Let us know how is goes from here and we will open our "box of advice" and pour it over you:D
 
Thanks for the advice guys. I just checked on all of those things. With the exception of removing the cylinder, I've never done any gunsmithin' to it. None of the screws show any evidence of being touched. I don't know what the strain screw is supposed to look like, but it's flush and doesn't show obvious signs of filing. Worked for more than 1,000 rounds before last night. Already checked the firing pin protusion, it's good.

I think I've figured the problem out though. As usual, it's the idiot on the other end. ;) I have this tendency, without thinking about it, to perch my right thumb on the ledge beside the hammer. Even if I start out with another grip, I often end my string that way. Well, experimenting with that grip, I can reduce the velocity of the hammer without noticing it in the trigger pull. That could explain why it happened at random. Looks like I've still got to iron out this revolver-to-hand relationship.
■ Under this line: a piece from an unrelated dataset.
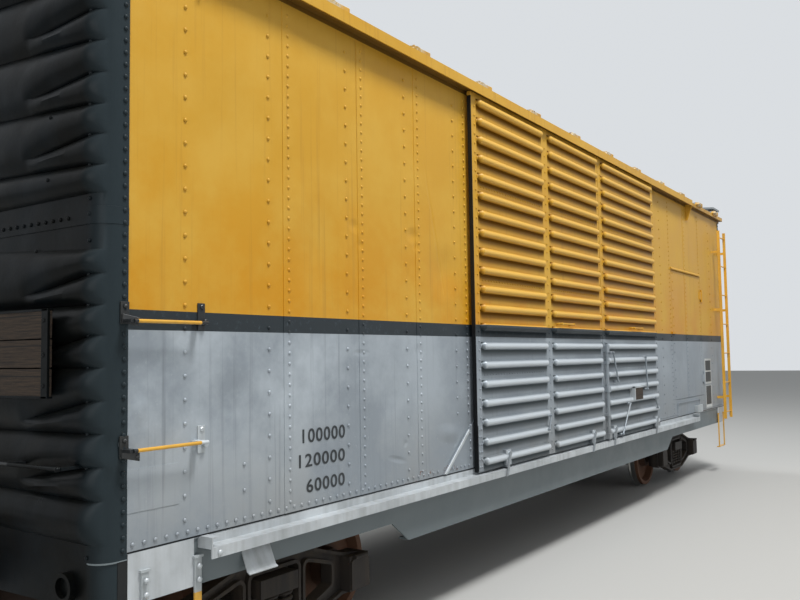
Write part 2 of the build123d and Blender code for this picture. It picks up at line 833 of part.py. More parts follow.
# Access door: one leaf cut from the side, hinged on its right edge.
with BuildPart() as access_door:
    block(access_left_x + access_gap, access_right_x - access_gap, -side_half_width, -wall_inner,
          access_bottom + access_gap, access_top - access_gap)
    block(access_left_x + access_gap, access_left_x + 2 * hasp_reach, -side_half_width - 10, -side_half_width,
          hasp_z - 22, hasp_z + 22)
    rod((access_left_x + hasp_reach, -side_half_width - 20, hasp_z),
        (access_left_x + hasp_reach, -side_half_width, hasp_z), 12)
    for hinge_z in hinge_heights:
        rod((access_right_x, hinge_y, hinge_z - hinge_half), (access_right_x, hinge_y, hinge_z + hinge_half),
            hinge_radius)
        block(access_right_x - 90, access_right_x, hinge_y, -side_half_width, hinge_z - hinge_half,
              hinge_z + hinge_half)
publish(access_door, "access_door")


# Trucks. Everything is built about the truck's own center and then moved to its place.
def placed(piece, x):
    """The piece moved along the car by x."""
    with BuildPart() as moved_piece:
        add(piece.part.moved(Location((x, 0, 0))))
    return moved_piece


half_base = truck_wheelbase / 2
frame_inner = journal_center - side_frame_thickness / 2
frame_outer = journal_center + side_frame_thickness / 2
frame_web = 34
frame_rim = 24
box_bottom = 320
box_top = 570
box_back = journal_center - 95
box_front = journal_center + 110
lid_gauge = 14
with BuildPart() as truck_frames:
    with BuildSketch(Plane.XZ.offset(-(journal_center + frame_web / 2))) as frame_outline:
        Polygon(
            (-half_base - 150, 560), (-half_base - 150, 300), (-half_base + 130, 300),
            (-300, 180), (300, 180), (half_base - 130, 300), (half_base + 150, 300),
            (half_base + 150, 560), (half_base - 130, 600), (330, 712), (-330, 712),
            (-half_base + 130, 600),
            align=None,
        )
        fillet(frame_outline.vertices(), 36)
        with BuildSketch(Plane.XZ.offset(-(journal_center + frame_web / 2)), mode=Mode.SUBTRACT) as windows:
            Polygon((-230, 240), (230, 240), (230, 630), (-230, 630), align=None)
            for way in (-1, 1):
                Polygon((way * 300, 290), (way * 590, 400), (way * 590, 540), (way * 300, 620), align=None)
            fillet(windows.vertices(), 30)
    extrude(frame_outline.sketch, amount=frame_web)
    with BuildSketch(Plane.XZ.offset(-frame_outer)) as frame_rims:
        add(frame_outline.sketch.moved(Location((0, frame_outer - journal_center - frame_web / 2, 0))))
        offset(amount=-frame_rim, kind=Kind.INTERSECTION, mode=Mode.SUBTRACT)
    extrude(frame_rims.sketch, amount=side_frame_thickness)
    for way in (-1, 1):
        block(way * half_base - box_half_width, way * half_base + box_half_width,
              box_back, box_front, box_bottom, box_top)
        side_plate(
            [
                (way * half_base - box_half_width + 8, box_bottom + 12),
                (way * half_base - box_half_width + 8, box_top - 40),
                (way * half_base - 60, box_top - 12),
                (way * half_base + 60, box_top - 12),
                (way * half_base + box_half_width - 8, box_top - 40),
                (way * half_base + box_half_width - 8, box_bottom + 12),
            ],
            box_front, box_front + lid_gauge,
        )
        rod((way * half_base - 70, box_front + lid_gauge, box_top - 8),
            (way * half_base + 70, box_front + lid_gauge, box_top - 8), 16)
        rod((way * half_base, journal_center - 200, axle_height),
            (way * half_base, journal_center + journal_length / 2 - 20, axle_height),
            journal_radius + journal_clearance, mode=Mode.SUBTRACT)
    mirror(about=Plane.XZ)

bolster_bottom = 440
with BuildPart() as truck_bolster:
    cross_plate(
        [
            (-1080, 480), (-1080, 600), (-560, 600), (-260, center_plate_top - 20),
            (-260, center_plate_top), (260, center_plate_top), (260, center_plate_top - 20),
            (560, 600), (1080, 600), (1080, 480), (560, 480), (300, bolster_bottom),
            (-300, bolster_bottom), (-560, 480),
        ],
        -180, 180,
    )
    with BuildSketch(Plane.XY.offset(bowl_bottom)) as bowl:
        Circle(center_plate_radius)
    extrude(bowl.sketch, amount=bowl_depth, mode=Mode.SUBTRACT)

spring_radius = 60
with BuildPart() as truck_springs:
    for spring_y in (-journal_center, journal_center):
        for spring_x in (-140, 0, 140):
            rod((spring_x, spring_y, 240), (spring_x, spring_y, 480), spring_radius)

with BuildPart() as brake_beams:
    for way in (-1, 1):
        beam_x = way * (half_base - tread_radius - 78)
        block(beam_x - 35, beam_x + 35, -frame_inner, frame_inner, 240, 288)
        for shoe_y in (-756, 756):
            block(min(beam_x, beam_x + way * 60), max(beam_x, beam_x + way * 60), shoe_y - 38, shoe_y + 38,
                  240, 500)

wheel_in = wheel_back_to_back / 2
wheel_out = wheel_in + rim_width
hub_in = wheel_in - 10
hub_out = wheel_out + 15
seat_radius = axle_radius + 8
journal_in = journal_center - journal_length / 2
journal_end = journal_center + journal_length / 2 - 25
with BuildPart() as axle:
    with BuildSketch(Plane.YZ) as axle_section:
        Polygon(
            (0, 0),
            (0, axle_radius),
            (hub_in, seat_radius),
            (hub_out, seat_radius),
            (journal_in, axle_radius + 4),
            (journal_in, journal_radius),
            (journal_end, journal_radius),
            (journal_end, 0),
            align=None,
        )
    revolve(axle_section.sketch, axis=Axis.Y)
    mirror(about=Plane.XZ)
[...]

Only one true test though; shoot some more. :D

One thing I've noticed about competitive shooting-IPSC/IDPA; Once you step into the box and "load and make ready", anything that can, will go wrong.

Man, and how. Murphy must have been a competition shooter.
 
If your previous solution doesn't work, try backing out the strain screw then place a used primer between the end of the screw and the mainspring. Tighten the screw down as far as it will go. If this solves the problem, you need a new mainspring.
 
Seven High,

that is an excellent idea to test and eliminate weak main spring related problems!
 
it worked with my 70 year old m&p that wasn't setting off cci primers.
 
My 686 started doing the same thing. I was at the outdoor range and when shooting double action I started getting misfires. I was shooting my own reloads which I have a high degree of confidence in.

I had probably 800 rounds through the gun. Strain screw was tight so I did the renowned add a primer trick and it fired 100%. The gun was bone stock with no gunsmithing at all done to it.

Soon as I got home I ordered two new mainsprings and it is back to firing 100% again.

It seems like the mainsprings wear out quicker now than they used to. I have some 20 year old K frames that still work with the original.
 
Going to the range tomorrow, we'll see.

It seems like the mainsprings wear out quicker now than they used to. I have some 20 year old K frames that still work with the original.

The mainspring in this puppy is 40 years old, unless it has been replaced at some point.